Feitas do zero e aprovadas pela comunidade
Outros recursos relativos às vestimentas são usados no longa para precisar a moda Osage. Na tradicional dança In-Lon-Shka, por exemplo, os distritos da comunidade nativa são diferenciados por detalhes nas roupas: as franjas viradas para o lado de fora significam membros do distrito chamado Gray Horse, já as viradas para dentro, são de Pawhuska. O distrito de Zon-Zo-Li amarra as fitas com um laço nas costas, já outros preferem prendê-las em broches. Assim, os membros conseguem distinguir os diferentes distritos ou famílias nos bailes – mas a dança permanece a mesma há mais de 150 anos. Já as mulheres Osage mais modernas, como a personagem Anna (Cara Jade Myers), irmã de Mollie, apresentam uma estética que lembra uma melindrosa moderna, mas vez ou outra, colocam o cobertor ou o xale como forma de reafirmar sua cultura.
Mais um destaque de “Assassinos da Lua das Flores” são os casacos de noiva, que os homens usavam para encontros com líderes governamentais e depois dava para Traz status para suas filhas ornamentarem com fitas para usar no dia do casamento. “Assim, sabiam que ela vinha de uma família muito importante”, contou Julie. Uma tradição que se seguiu até o começo da década de 1950, quando os casamentos Osage passaram a não serem mais arranjados.
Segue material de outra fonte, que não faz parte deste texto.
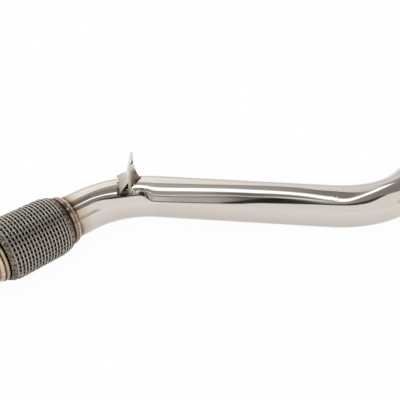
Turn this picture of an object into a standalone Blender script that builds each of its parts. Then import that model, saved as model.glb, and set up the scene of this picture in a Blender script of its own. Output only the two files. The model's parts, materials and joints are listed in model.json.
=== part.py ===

Vale dizer que, exceto os figurinos dos vários figurantes e as joias e acessórios, praticamente todos os figurinos foram feitos especialmente para os personagens do filme de Scorcese. E todas as roupas Osage foram feitas do zero e “aprovadas” por membros da própria comunidade, que fizeram questão de ajudar no trabalho da figurinista e da consultora. “De certa forma, foi um projeto comunitário. Eles queriam que tudo fosse absolutamente correto”, concluiu a consultora.
Pela beleza e precisão de todo o figurino do longa, não é difícil prever que “Assassinos da Lua das Flores” não será apenas um forte candidato ao Oscar de Melhor Filme, mas também de Melhor Figurino. Aguardemos!